Avant son retrait final en 1996, le Sheridan participa à deux autres conflits, l'opération "Juste cause", l'invasion du Panama, et l'opération "Tempête du désert".

Au Panama, les Sheridans de la 82e aéroportée servirent à prendre l'aéroport en étant parachutés aux alentours. En raison du mauvais temps, certains d'entre eux finirent dans un marécage, ce qui ne fit pas rire leurs équipages. Son efficacité au combat fut satisfaisante. Il était agile et ses obus HE de 152 mm avaient assez de puissance de démolition en combat urbain pour éliminer les retranchements des troupes de Noriega.

Ce fut cependant l'opération Tempête du désert qui fut son dernier combat.
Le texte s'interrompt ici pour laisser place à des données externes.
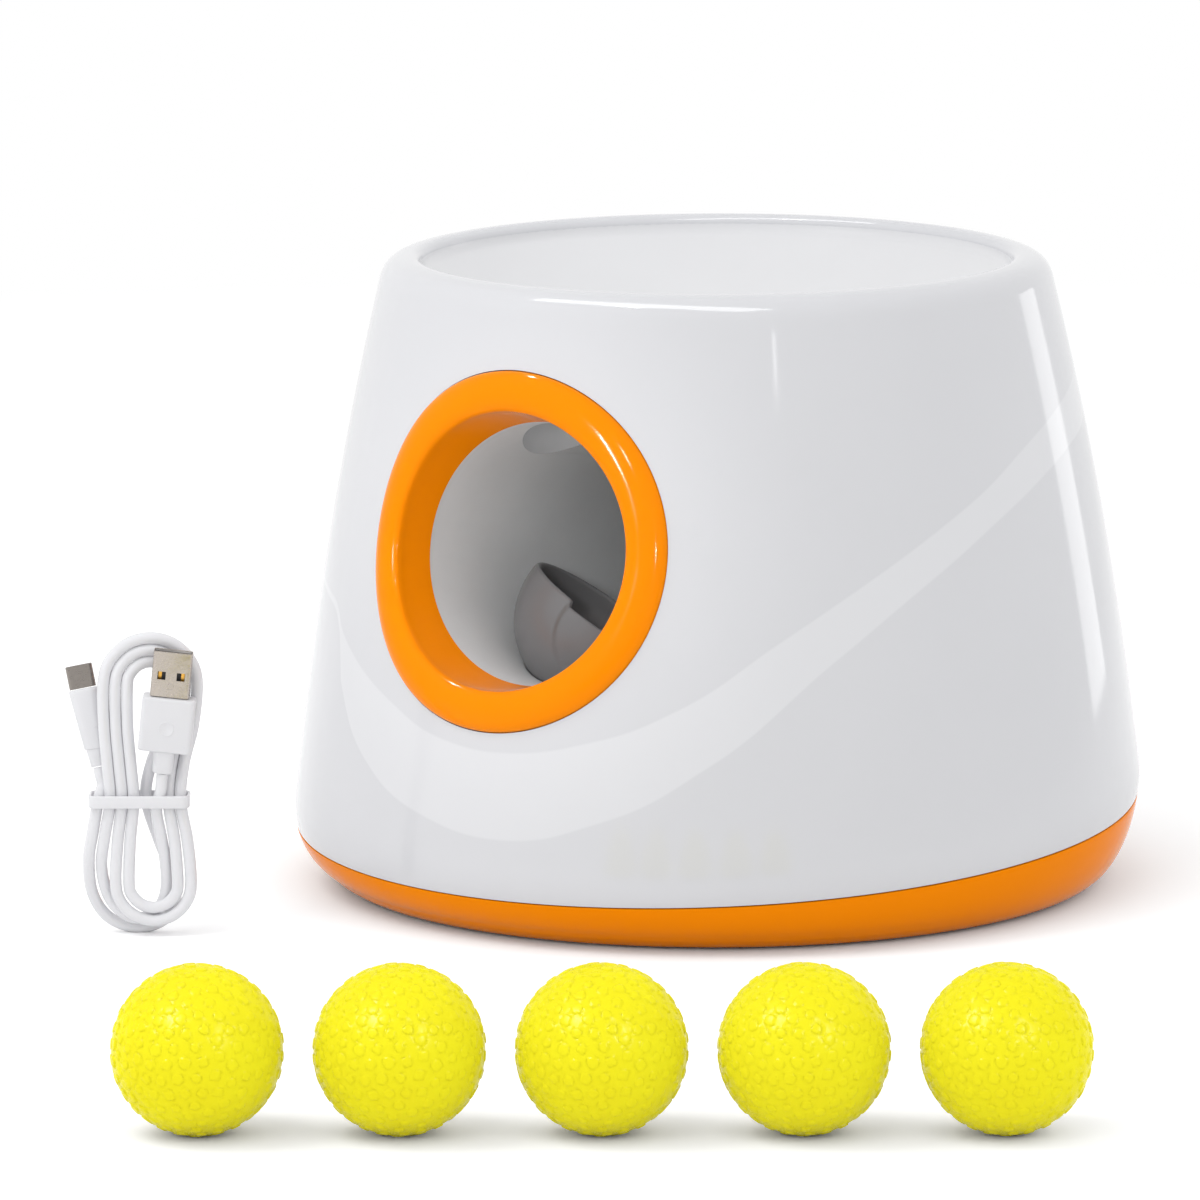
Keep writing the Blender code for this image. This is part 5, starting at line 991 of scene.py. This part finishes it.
def make_barrel():
    steps = 128
    start = BARREL_START
    outer = BARREL_RADIUS + BARREL_WALL
    flange = BARREL_RADIUS + BARREL_FLANGE
    outline = [(0, start), (flange, start), (flange, start + 3), (outer, start + 4)]
    outline += [(outer, lerp(start + 4, BARREL_END, row / 8)) for row in range(1, 9)] + [(0, BARREL_END)]
    body = placed(turned(outline, steps, closed=False), LAUNCH @ INWARD)
    top = DROP_HEIGHT - 3.3
    drop = moved((0, DROP_Y, 0))
    floor_drop = (BARREL_RADIUS**2 - (CUP_RADIUS + GAP) ** 2 + CUP_DROP**2) / (2 * CUP_DROP)
    half = sqrt(BARREL_RADIUS**2 - floor_drop**2) + 2 * GAP
    slot = rod(half, -BARREL_RADIUS - 5, 0, steps)
    for vert in slot.vertices:
        if vert.co.y > 0:
            vert.co.y += (TRAVEL + GAP) * MM
        else:
            vert.co.y *= SLOT_FRONT / half
    beam = moved((0, DROP_Y, DROP_HEIGHT - 11)) @ ALONG_X
    tools = [
        (ADD, placed(rod(DROP_RADIUS + 2, PORT_HEIGHT, top, steps), drop)),
        (TAKE, placed(rod(BARREL_RADIUS, start - 5, BARREL_END + 5, steps), LAUNCH @ INWARD)),
        (TAKE, placed(rod(DROP_RADIUS, PORT_HEIGHT, top + 5, steps), drop)),
        (TAKE, placed(slot, LAUNCH @ moved((0, CUP_DEPTH, -BARREL_RADIUS / 3)))),
        (TAKE, placed(rod(1.6, -54, 54, 24), beam)),
    ]
    mesh = cut(body, tools)
    dress("barrel_tube", mesh, "launcher", "grey_barrel", ["launch_barrel"], 30)
    # The drop hole's wall takes a darker grey, painted shade where the hopper lights it.
    mesh.materials.append(FINISHES["throat_grey"])
    axis = Vector((0, DROP_Y)) * MM
    for face in mesh.polygons:
        if abs((face.center.xy - axis).length - DROP_RADIUS * MM) < 0.3 * MM and abs(face.normal.z) < 0.3:
            face.material_index = 1


# Launch cup


def make_cup():
    """A ball-shaped scoop whose outer face and rim step in and down over a round patch at the front."""
    centre = Vector((0, CUP_DEPTH, -CUP_DROP))
    to_launch = LAUNCH.to_3x3().inverted()
    turn = (to_launch @ CUP_RIM_NORMAL).normalized().to_track_quat("Z", "Y").to_matrix()
    aim = (turn.inverted() @ to_launch @ CUP_HOLLOW_AIM).normalized()
    steps = 288
    rows = 60
    inner = CUP_RADIUS - CUP_WALL

    def direction(step, polar):
        """A direction by its turn round the rim's normal and its angle from the bottom."""
        turn_at = 2 * pi * step / steps
        around = sin(polar)
        return Vector((around * cos(turn_at), around * sin(turn_at), -cos(polar)))

    def sunk(way, soft):
        """1 inside the round patch and 0 outside it."""
        angle = degrees(way.angle(aim))
        return 1 - smoothstep(CUP_HOLLOW_SPAN - soft, CUP_HOLLOW_SPAN + soft, angle)

    tops = []
    for step in range(steps):
        level = CUP_RIM_LIFT
        for _ in range(4):
            way = direction(step, acos(-level / CUP_RADIUS))
            level = CUP_RIM_LIFT - CUP_NOTCH_DROP * sunk(way, 1.6)
        tops.append(acos(-(level - CUP_WALL / 2) / (CUP_RADIUS - CUP_WALL / 2)))
    rings = [[Vector((0, 0, -CUP_RADIUS))]]
    for row in range(1, rows + 1):
        ring = []
        for step in range(steps):
            way = direction(step, tops[step] * row / rows)
            ring.append(way * (CUP_RADIUS - CUP_HOLLOW_DEPTH * sunk(way, 1.3)))
        rings.append(ring)
    for angle in (25, 50, 75, 90, 105, 130, 155):
        bend = radians(angle)
        ring = []
        for step in range(steps):
            outer = CUP_RADIUS - CUP_HOLLOW_DEPTH * sunk(direction(step, tops[step]), 1.3)
            half = (outer - inner) / 2
            radius = inner + half + half * cos(bend)
            ring.append(direction(step, tops[step] + half * sin(bend) / (inner + half)) * radius)
        rings.append(ring)
    for row in range(26, 0, -1):
        rings.append([direction(step, tops[step] * row / 26) * inner for step in range(steps)])
    rings.append([Vector((0, 0, -inner))])
    mesh = loft("cup", [[tuple(point) for point in ring] for ring in rings], closed=False)
    placed(mesh, LAUNCH @ moved(centre) @ turn.to_4x4())
    stem = rod(7.0, -CUP_DROP - CUP_RADIUS - GAP, -CUP_DROP - CUP_RADIUS + CUP_WALL, 64)
    placed(stem, LAUNCH @ moved((0, CUP_DEPTH, 0)))
    whole = cut(mesh, [(ADD, stem)])
    dress("cup_scoop", whole, "carriage", "dark_grey", ["launch_cup"], 40)


make_shell()
make_tray()
make_funnel()
make_ring()
make_barrel()
make_cup()


# Balls


def pimple_places(count, rng):
    """Directions spread evenly over the sphere but not in rows."""
    spots = rng.normal(size=(count, 3))
    spots /= np.linalg.norm(spots, axis=1)[:, None]
    for _ in range(60):
        apart = spots[:, None, :] - spots[None, :, :]
        near = np.linalg.norm(apart, axis=2) + np.eye(count)
        push = (apart / near[:, :, None] ** 4).sum(1)
        push *= 0.0006 / count**0.5
        size = np.linalg.norm(push, axis=1)[:, None]
        spots += push * np.minimum(1.0, 0.03 / np.maximum(size, 1e-9))
        spots /= np.linalg.norm(spots, axis=1)[:, None]
    return spots


def ball_mesh():
    """A foam ball whose skin is raised in small rounded pads with crisp feet."""
    rng = np.random.default_rng(7)
    spots = pimple_places(316, rng)
    directions = []
    heights = []
    steps = 14
    rows = ((1.16, 0.0), (1.05, -0.42), (1.0, 0.1), (0.93, 0.84), (0.68, 1.0), (0.33, 1.04))
    for spot in spots:
        reach = rng.uniform(1.38, 1.8) / BALL_RADIUS
        sides = rng.integers(3, 6)
        phase = rng.uniform(0, 2 * pi)
        squash = rng.uniform(0.05, 0.14)
        rise = rng.uniform(0.27, 0.35)
        side = np.cross(spot, (0.3, 0.5, 0.81))
        side /= np.linalg.norm(side)
        other = np.cross(spot, side)
        directions.append(spot)
        heights.append(rise * 1.05)
        for share, level in rows:
            for step in range(steps):
                turn = 2 * pi * step / steps
                radius = reach * share * (1 + squash * cos(sides * (turn - phase)) * min(1.0, share))
                point = spot + radius * (side * cos(turn) + other * sin(turn))
                directions.append(point / np.linalg.norm(point))
                heights.append(rise * level)
    directions = np.array(directions)
    fill_count = 5200
    index = np.arange(fill_count) + 0.5
    polar = np.arccos(1 - 2 * index / fill_count)
    turn = pi * (1 + 5**0.5) * index
    fill = np.stack([np.cos(turn) * np.sin(polar), np.sin(turn) * np.sin(polar), np.cos(polar)], 1)
    nearest = (fill @ spots.T).max(1)
    fill = fill[nearest < cos(2.15 / BALL_RADIUS)]
    directions = np.concatenate([directions, fill])
    heights = np.concatenate([heights, np.zeros(len(fill))])
    skin = BALL_RADIUS + 0.08
    bm = bmesh.new()
    for direction in directions:
        bm.verts.new(direction)
    bmesh.ops.convex_hull(bm, input=bm.verts[:], use_existing_faces=False)
    for vert, height in zip(bm.verts, heights):
        vert.co = vert.co.normalized() * (skin + height) * MM
    for vert in [vert for vert in bm.verts if not vert.link_faces]:
        bm.verts.remove(vert)
    bmesh.ops.recalc_face_normals(bm, faces=bm.faces)
    mesh = bpy.data.meshes.new("ball_skin")
    bm.to_mesh(mesh)
    bm.free()
    return mesh


def make_balls():
    shared = ball_mesh()
    shared.materials.append(FINISHES["yellow_ball"])
    shared.shade_smooth()
    for index in range(5):
        shift = (index - 2) * BALL_PITCH
        ball = link(f"foam_ball_{index + 1}", shared)
        ball.location = (ROW_MIDDLE + shift * Vector((cos(ROW_TURN), sin(ROW_TURN), 0))) * MM
        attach(ball, f"loose_ball_{index + 1}")
        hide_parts(f"ball_{index + 1}")


make_balls()


# CAD nodes that stay as they are, with their finishes


def dress_nodes():
    for node in frame["nodes"].values():
        if node.hide_render or not node.data.materials:
            continue
        slot = node.data.materials[0].name.split(".")[0]
        node.data.materials[0] = FINISHES.get(slot, FINISHES["frame_black"])


dress_nodes()


# Floor, world and lights

AMBIENT = 0.68
FLOOR_TONE = (1.28, 1.28, 1.28)
FLOOR_BOUNCE = (0.88, 0.88, 0.88)
FLOOR_HALF = 3e4
FLOOR_FADE = (0.6, 1.4)


def make_floor():
    """A floor that keeps the shadow and fades into plain white away from the object."""
    corners = [(x * FLOOR_HALF, y * FLOOR_HALF, 0) for x, y in ((-1, -1), (1, -1), (1, 1), (-1, 1))]
    floor = link("floor", mesh_of("floor", corners, [(0, 1, 2, 3)]))
    material = bpy.data.materials.new("floor")
    material.use_nodes = True
    material.node_tree.nodes.clear()
    made = Nodes(material.node_tree)
    tone = made.mix(made.seen(), FLOOR_BOUNCE, FLOOR_TONE)
    shade = made.fill(made.node("BsdfDiffuse"), tone)
    white = made.node("Emission")
    white.inputs["Strength"].default_value = 1.0
    distance = made.node("VectorMath", operation="LENGTH")
    made.feed(made.node("NewGeometry").outputs["Position"], distance.inputs[0])
    fade = made.spread(distance.outputs["Value"], 0.0, 1.0, *FLOOR_FADE)
    blend = made.fill(made.node("MixShader"), fade, shade, white.outputs[0])
    made.feed(blend, made.node("OutputMaterial").inputs["Surface"])
    floor.data.materials.append(material)


def make_world():
    """White where it is seen and dimmer where it lights."""
    world = bpy.data.worlds.new("studio")
    bpy.context.scene.world = world
    world.use_nodes = True
    made = Nodes(world.node_tree)
    sockets = world.node_tree.nodes["Background"].inputs
    made.feed((1, 1, 1), sockets["Color"])
    made.feed(made.spread(made.seen(), AMBIENT, 1.0, 0.0, 1.0), sockets["Strength"])


def lamp(name, kind, energy, way, target=(0, 0, 0), distance=0.0, unseen=("glossy",), **values):
    """A lamp that shines on a target, from an azimuth (0 at the port's side, 90 at +X) and an elevation."""
    turn, rise = (radians(angle) for angle in way)
    away = Vector((sin(turn) * cos(rise), -cos(turn) * cos(rise), sin(rise)))
    data = bpy.data.lights.new(name, kind)
    data.energy = energy
    for key, value in values.items():
        setattr(data, key, value)
    made = link(name, data)
    made.location = Vector(target) * MM + away * distance
    made.rotation_mode = "QUATERNION"
    made.rotation_quaternion = away.to_track_quat("Z", "Y")
    for rays in unseen:
        setattr(made, "visible_" + rays, False)
    return made


def glint(name, target, way, size, radiance, only="", distance=1.5):
    """A small lamp seen in gloss alone, on the pieces so named, where it draws one highlight."""
    sides = {"shape": "RECTANGLE", "size": size[0], "size_y": size[1]}
    power = 4 * size[0] * size[1] * radiance
    made = lamp(name, "AREA", power, way, target, distance, ("diffuse", "camera"), **sides)
    if only:
        reached = bpy.data.collections.new(name + "_reach")
        for piece in bpy.data.objects:
            if piece.name.startswith(only):
                reached.objects.link(piece)
        made.light_linking.receiver_collection = reached


make_floor()
make_world()

# Suns: name, way, strength and spread in degrees
SUNS = (
    ("front", (-4, 18), 0.36, 40),
    ("high", (-10, 66), 0.20, 40),
    ("left", (-62, 18), 0.17, 60),
    ("right", (82, 25), 0.30, 45),
    ("back", (145, 32), 0.38, 60),
)
for name, way, strength, spread in SUNS:
    lamp(name, "SUN", strength, way, angle=radians(spread))

# A near lamp whose light falls off towards the far side, and a soft round one that looks into the port
lamp("softbox", "AREA", 1.55, (-28, 46), (0, 0, 100), 0.95, ("glossy", "camera"), size=0.45)
SPOT_DISTANCE = 1.2
SPOT_REACH = 0.046
cone = {"spot_size": 2 * atan(SPOT_REACH / SPOT_DISTANCE), "spot_blend": 0.5, "shadow_soft_size": 0.06}
lamp("port_spot", "SPOT", 24.0, (28, 12), PORT_MIDDLE, SPOT_DISTANCE, **cone)

PORT_CREST = PORT_MIDDLE - Vector((0, 4, 0))
LIP_FRONT = (20, -98, 197)
glint("ball_left", ROW_MIDDLE, (-20, 48), (0.5, 0.3), 110, "foam_ball")
glint("ball_right", ROW_MIDDLE, (70, 30), (0.12, 0.5), 130, "foam_ball")
glint("cable_front", (-98, -178, 50), (-5, 22), (0.10, 0.4), 5, "cable_strand")
glint("ring_side", PORT_CREST, (5, 18), (0.08, 0.26), 420, "port_trim_ring")
glint("ring_side_low", PORT_CREST, (37, 33), (0.05, 0.16), 340, "port_trim_ring")
glint("ring_right", PORT_CREST, (64, 9), (0.05, 0.12), 280, "port_trim_ring")
glint("ring_top", PORT_CREST, (-95, 67), (0.16, 0.06), 600, "port_trim_ring")
glint("lip_streak", LIP_FRONT, (-10, 74), (1.8, 0.42), 4.0, "shell_body")
glint("lip_spot", LIP_FRONT, (-20, 66), (0.20, 0.03), 110.0, "shell_body")
glint("right_stripe", (115, 20, 100), (166, -3), (0.20, 0.5), 1.1, distance=0.9)
glint("front_line", (78, -84, 155), (53, 18), (0.014, 0.08), 9.0)

bpy.context.scene.view_settings.view_transform = "Standard"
Les 55 premières unités furent déployées en 1996 pendant la guerre du Golfe, et en attendant l'arrivée des chars Abrams, ils constituèrent la plus grosse puissance de feu de la présence américaine sur place. C'est là que le missile Shillelagh fut utilisé en situation réelle pour la première (et la dernière fois) en détruisant un char principal irakien T-59. Bien entretenus, ils se révélèrent très fiables, mais cela ne suffit pas à les sauver. Après la guerre les Sheridans servirent un temps comme véhicules OPFOR (les unités d'entraînement représentant les Soviétiques au cours des manœuvres) et c'est dans ce rôle que leur carrière s'acheva en 1998.